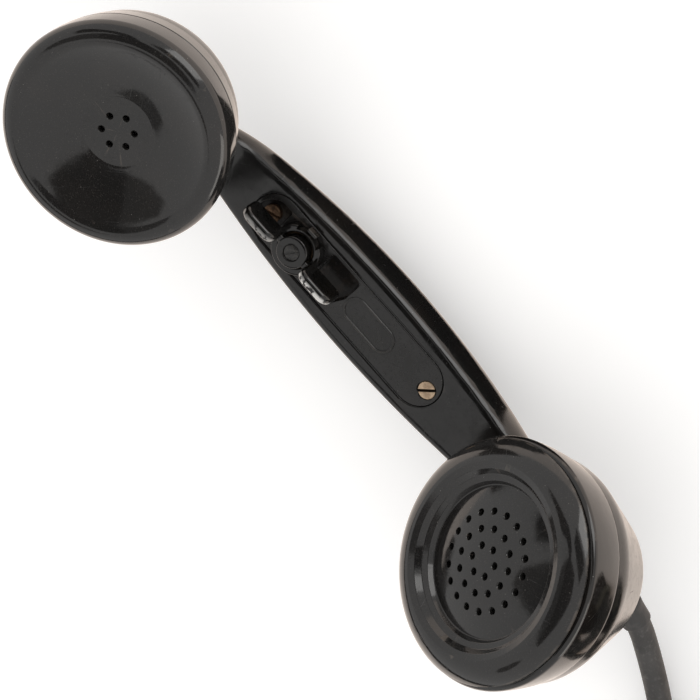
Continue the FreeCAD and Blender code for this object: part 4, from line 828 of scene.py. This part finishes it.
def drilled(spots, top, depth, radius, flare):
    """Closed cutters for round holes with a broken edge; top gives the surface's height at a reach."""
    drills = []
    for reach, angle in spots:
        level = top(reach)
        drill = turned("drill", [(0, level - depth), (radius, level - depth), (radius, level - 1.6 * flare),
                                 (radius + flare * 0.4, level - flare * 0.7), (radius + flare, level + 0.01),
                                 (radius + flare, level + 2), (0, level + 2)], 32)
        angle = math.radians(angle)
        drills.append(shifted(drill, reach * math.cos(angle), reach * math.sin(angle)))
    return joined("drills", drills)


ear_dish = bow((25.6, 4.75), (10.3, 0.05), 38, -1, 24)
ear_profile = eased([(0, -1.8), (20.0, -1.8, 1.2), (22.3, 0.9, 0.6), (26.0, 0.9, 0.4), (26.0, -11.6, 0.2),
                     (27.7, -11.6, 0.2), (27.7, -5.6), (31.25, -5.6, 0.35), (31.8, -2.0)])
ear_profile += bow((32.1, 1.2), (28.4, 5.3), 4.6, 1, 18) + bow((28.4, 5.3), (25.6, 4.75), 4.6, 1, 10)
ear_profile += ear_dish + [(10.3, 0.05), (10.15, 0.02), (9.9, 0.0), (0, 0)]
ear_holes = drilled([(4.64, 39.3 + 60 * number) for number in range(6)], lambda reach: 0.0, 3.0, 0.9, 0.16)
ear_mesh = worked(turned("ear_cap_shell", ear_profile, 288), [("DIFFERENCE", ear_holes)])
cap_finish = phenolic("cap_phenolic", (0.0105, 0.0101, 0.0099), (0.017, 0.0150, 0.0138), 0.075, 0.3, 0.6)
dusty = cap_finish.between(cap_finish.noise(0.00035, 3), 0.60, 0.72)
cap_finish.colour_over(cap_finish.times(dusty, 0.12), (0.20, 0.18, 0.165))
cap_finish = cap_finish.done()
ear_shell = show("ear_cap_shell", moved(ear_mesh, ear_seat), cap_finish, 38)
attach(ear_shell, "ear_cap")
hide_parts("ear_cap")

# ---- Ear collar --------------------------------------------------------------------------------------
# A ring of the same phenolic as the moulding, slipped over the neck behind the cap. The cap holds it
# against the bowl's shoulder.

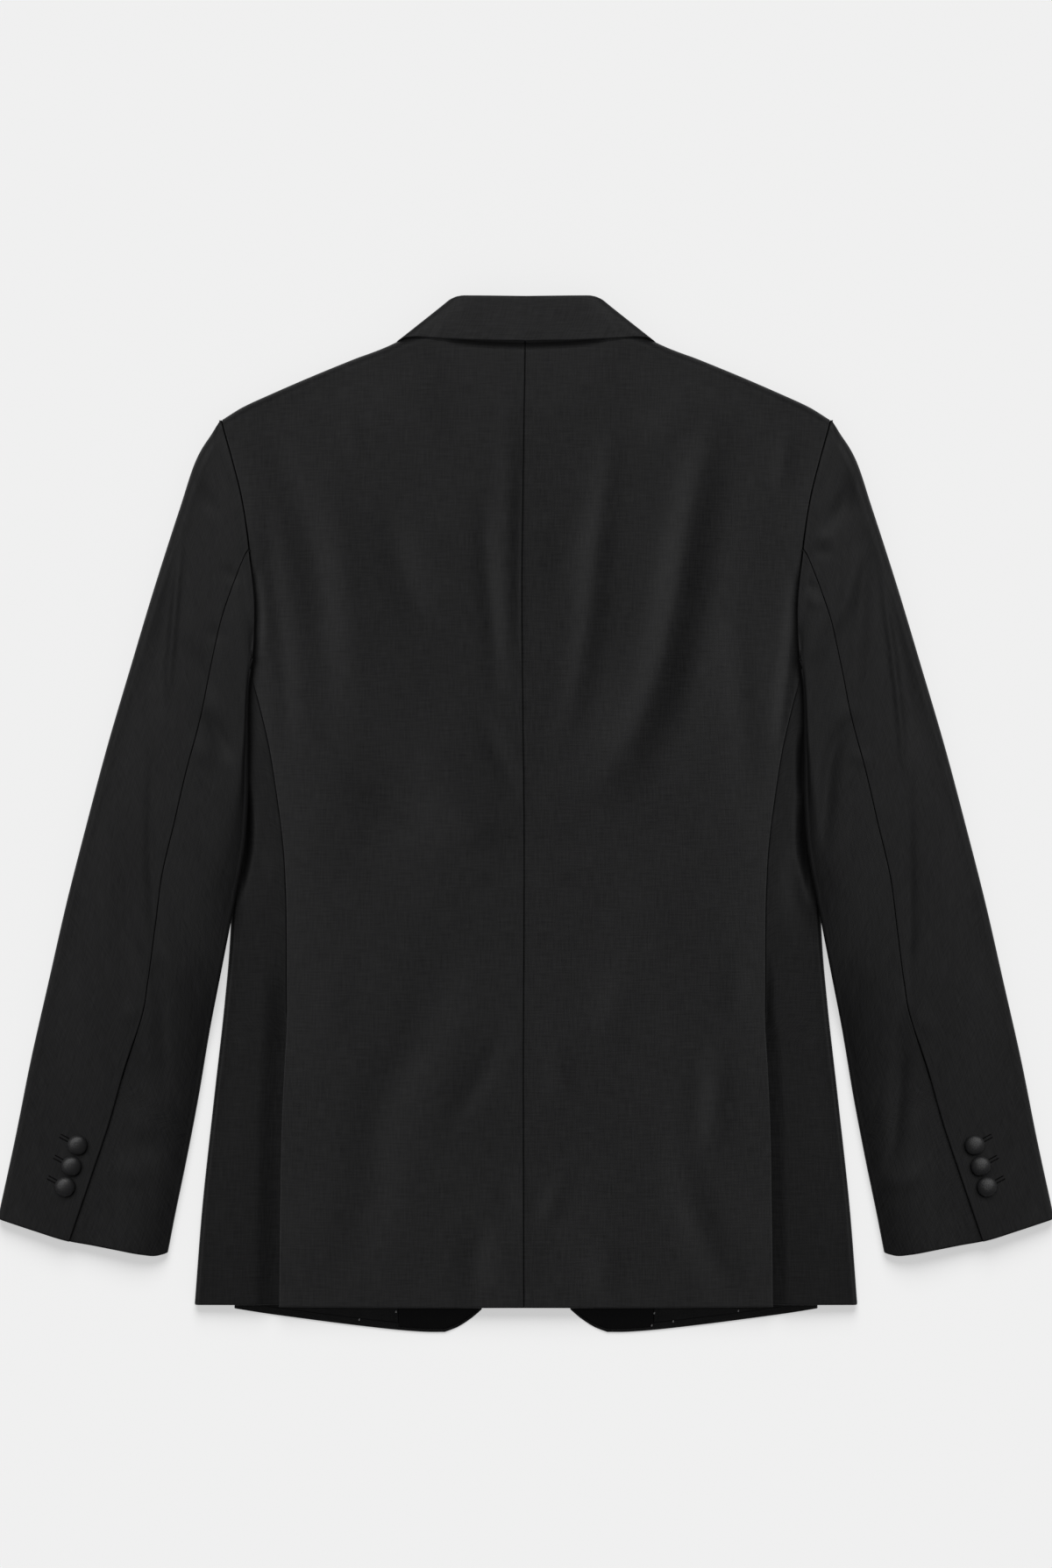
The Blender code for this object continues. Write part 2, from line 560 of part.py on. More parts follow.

OBJECTIVE: The records above must be repeated exactly, every one of them.

SOLUTION TO THIS TASK:
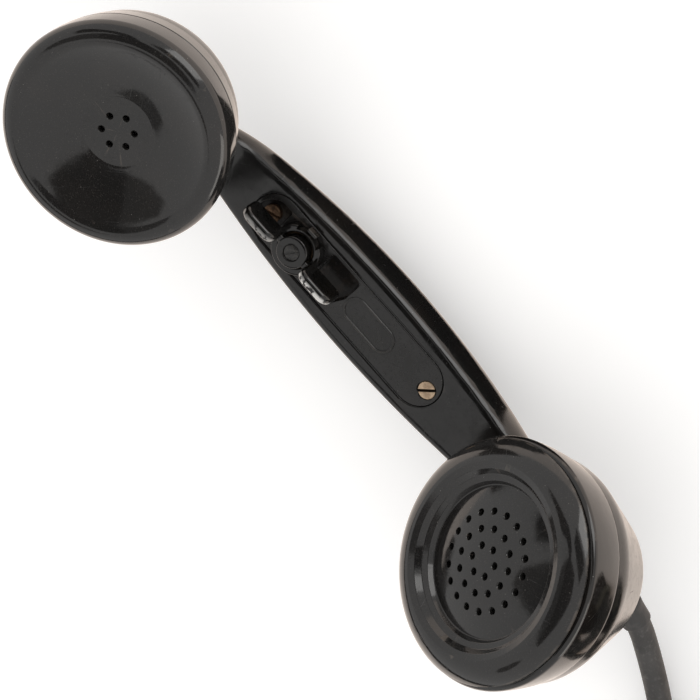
Continue the FreeCAD and Blender code for this object: part 4, from line 828 of scene.py. This part finishes it.
def drilled(spots, top, depth, radius, flare):
    """Closed cutters for round holes with a broken edge; top gives the surface's height at a reach."""
    drills = []
    for reach, angle in spots:
        level = top(reach)
        drill = turned("drill", [(0, level - depth), (radius, level - depth), (radius, level - 1.6 * flare),
                                 (radius + flare * 0.4, level - flare * 0.7), (radius + flare, level + 0.01),
                                 (radius + flare, level + 2), (0, level + 2)], 32)
        angle = math.radians(angle)
        drills.append(shifted(drill, reach * math.cos(angle), reach * math.sin(angle)))
    return joined("drills", drills)


ear_dish = bow((25.6, 4.75), (10.3, 0.05), 38, -1, 24)
ear_profile = eased([(0, -1.8), (20.0, -1.8, 1.2), (22.3, 0.9, 0.6), (26.0, 0.9, 0.4), (26.0, -11.6, 0.2),
                     (27.7, -11.6, 0.2), (27.7, -5.6), (31.25, -5.6, 0.35), (31.8, -2.0)])
ear_profile += bow((32.1, 1.2), (28.4, 5.3), 4.6, 1, 18) + bow((28.4, 5.3), (25.6, 4.75), 4.6, 1, 10)
ear_profile += ear_dish + [(10.3, 0.05), (10.15, 0.02), (9.9, 0.0), (0, 0)]
ear_holes = drilled([(4.64, 39.3 + 60 * number) for number in range(6)], lambda reach: 0.0, 3.0, 0.9, 0.16)
ear_mesh = worked(turned("ear_cap_shell", ear_profile, 288), [("DIFFERENCE", ear_holes)])
cap_finish = phenolic("cap_phenolic", (0.0105, 0.0101, 0.0099), (0.017, 0.0150, 0.0138), 0.075, 0.3, 0.6)
dusty = cap_finish.between(cap_finish.noise(0.00035, 3), 0.60, 0.72)
cap_finish.colour_over(cap_finish.times(dusty, 0.12), (0.20, 0.18, 0.165))
cap_finish = cap_finish.done()
ear_shell = show("ear_cap_shell", moved(ear_mesh, ear_seat), cap_finish, 38)
attach(ear_shell, "ear_cap")
hide_parts("ear_cap")

# ---- Ear collar --------------------------------------------------------------------------------------
# A ring of the same phenolic as the moulding, slipped over the neck behind the cap. The cap holds it
# against the bowl's shoulder.

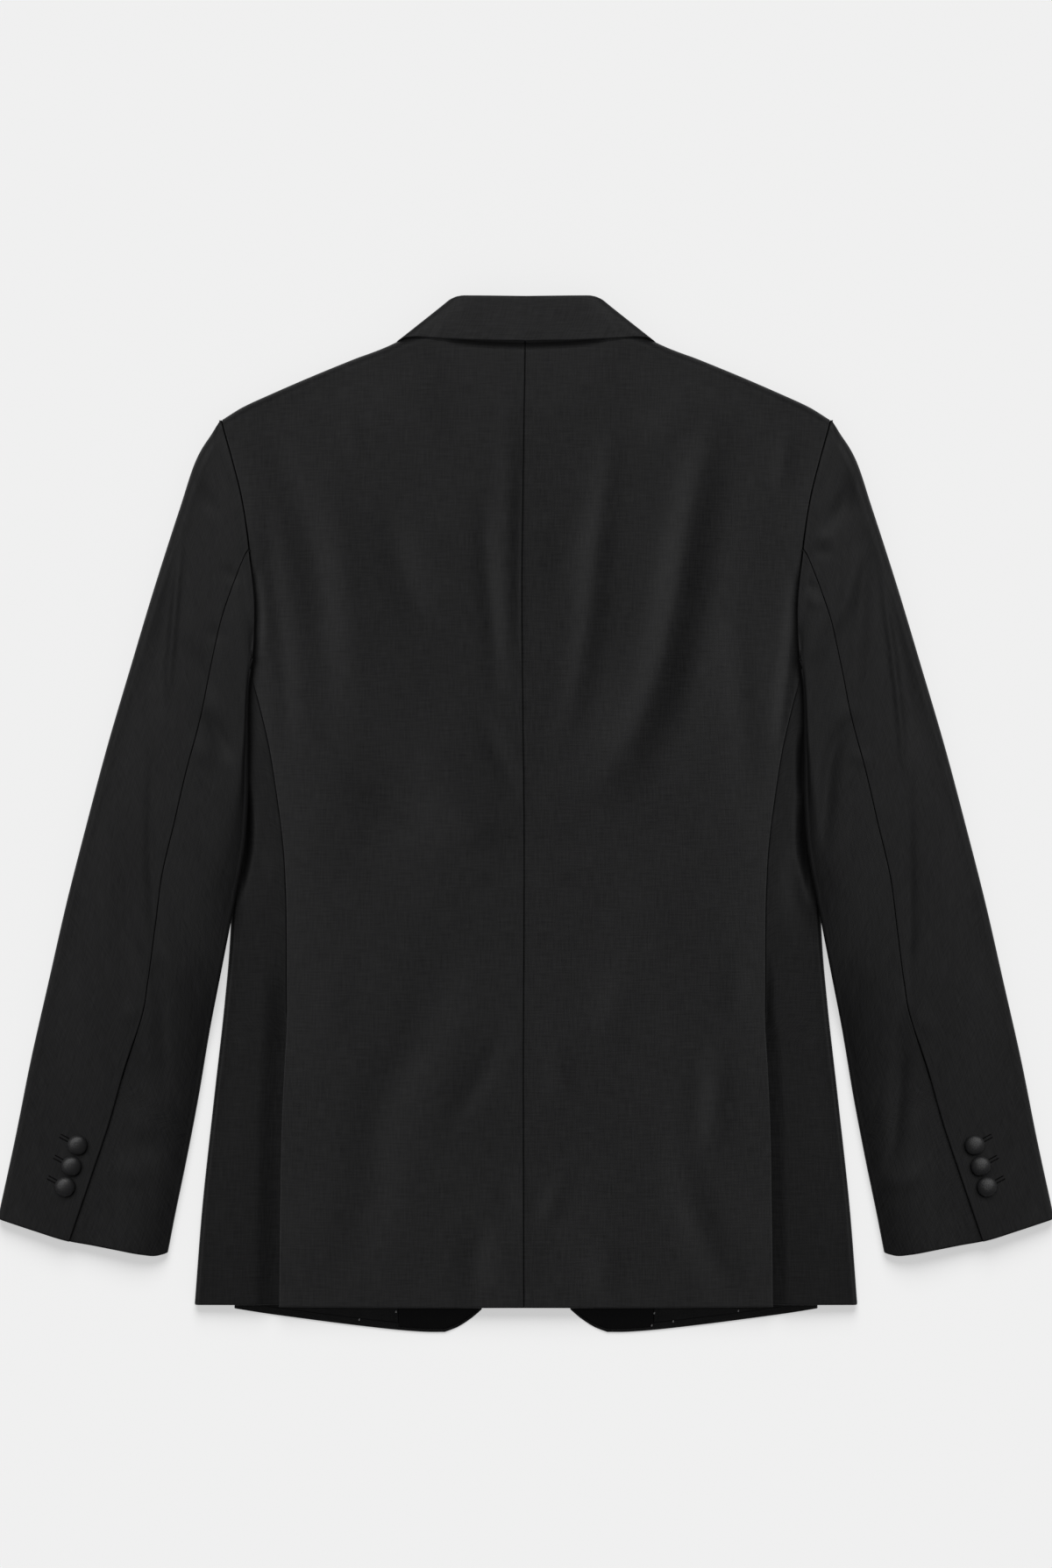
The Blender code for this object continues. Write part 2, from line 560 of part.py on. More parts follow.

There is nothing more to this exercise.